Bytecode patterns for && and ||
Think about what a short-circuiting operator like && or || actually does. You've got some conditional branching. Let's consider &&. What you're effectively evaluating is:
if (left)
if (right) <do something>
endIf
There is no single bytecode instruction that can describe this behavior. You need need some labels and conditional branching instructions:
.start
<left expression>
IFEQ .endIf // if left evaluates to zero (false), skip to end
<right expression>
IFEQ .endIf // if right evaluates to zero (false), skip to end
.ifTrue
<body of 'if' block>
.endIf
The behavior of the || operator is a bit different; in this case, the logic looks something like this:
if (left)
goto .ifTrue
if (!right)
goto .endIf
.ifTrue
<do something>
.endIf
Note how the check on the right operand is inverted to avoid an additional branch when the right operand evaluates to true.
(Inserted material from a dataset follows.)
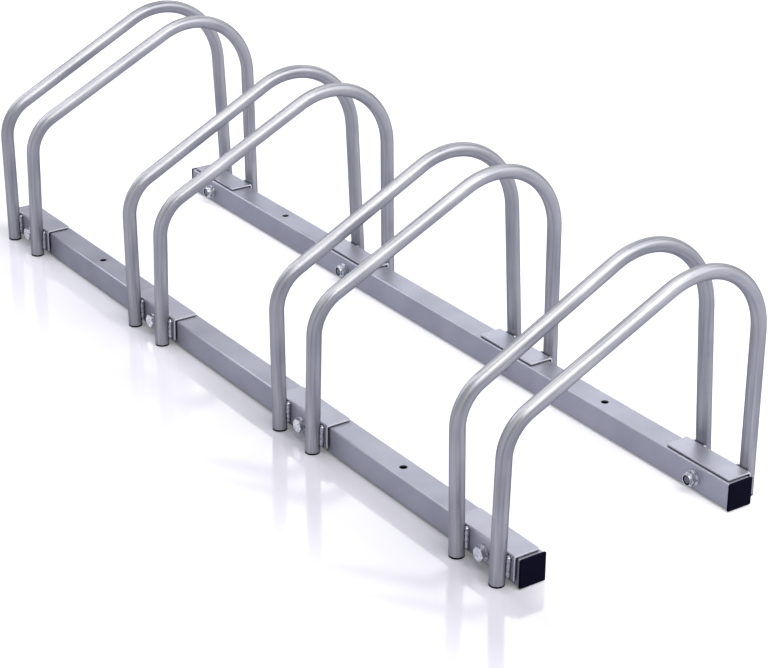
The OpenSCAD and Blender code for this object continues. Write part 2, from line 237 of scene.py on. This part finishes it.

This behavior could be implemented in bytecode like so:
<left operand>
IFNE .ifTrue // if left evaluates true, skip right, enter 'if' body
<right operand>
IFEQ .endIf // if right evaluates false, skip 'if' body
.ifTrue
<do something>
.endIf
When to push your operands
Note that your original question suggested you already have the left and right operands on the stack; that would be bad. You should only evaluate the right operand after the left operand has evaluated to true (nonzero) for && or false (zero) for ||. If the right operand causes side effects, evaluating it prematurely would violate the defined behavior of these operators.